On March 27, Schneider was charged with stalking, a class A misdemeanor, and targeted residential picketing, a class B misdemeanor. Paul said the department's role was to enforce Utah law rather than decide what was morally right in the business agreement, and he said the department was not to be read as validating, supporting or defending anyone involved in the dispute.

Schneider's response was public and combative. In a video released on Saturday, he said, "I am trying to have a good faith conversation and serve papers as required by Oregon court to start a lawsuit." He also placed large banners about the alleged theft over the company's sign, delivered an award to the store for most Legos stolen, filed multiple small-claims court lawsuits and created a satirical company called We Steal From Old People.

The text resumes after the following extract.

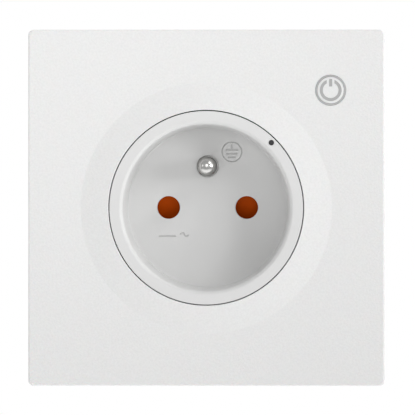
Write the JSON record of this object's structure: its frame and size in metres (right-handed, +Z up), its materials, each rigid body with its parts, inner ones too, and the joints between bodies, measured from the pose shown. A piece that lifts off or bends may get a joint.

Paul's warning to online viewers

The broader dispute has grown past one store and one police department. Paul said Schneider's videos were "presented in a way that calls into question some of the actions of our department." He also said, "The fact that someone may have believed they were wronged financially does not exempt any individual from the laws governing harassment, trespassing, stalking or other conduct within our jurisdiction. We remain committed to enforcing the law fairly, objectively and transparently regardless of who was involved or what narrative might exist," and added that people frustrated by the Oregon allegations should not read the arrest as an endorsement of either side.

A fundraiser Schneider set up for Mansell had already earned over $250,000, which shows how far the dispute had spread before the charges landed. For anyone following the case, the practical point is simple: the fight over the alleged missing Lego collection is now a police matter in Utah, and the criminal case sits with the two misdemeanors filed against Schneider on March 27.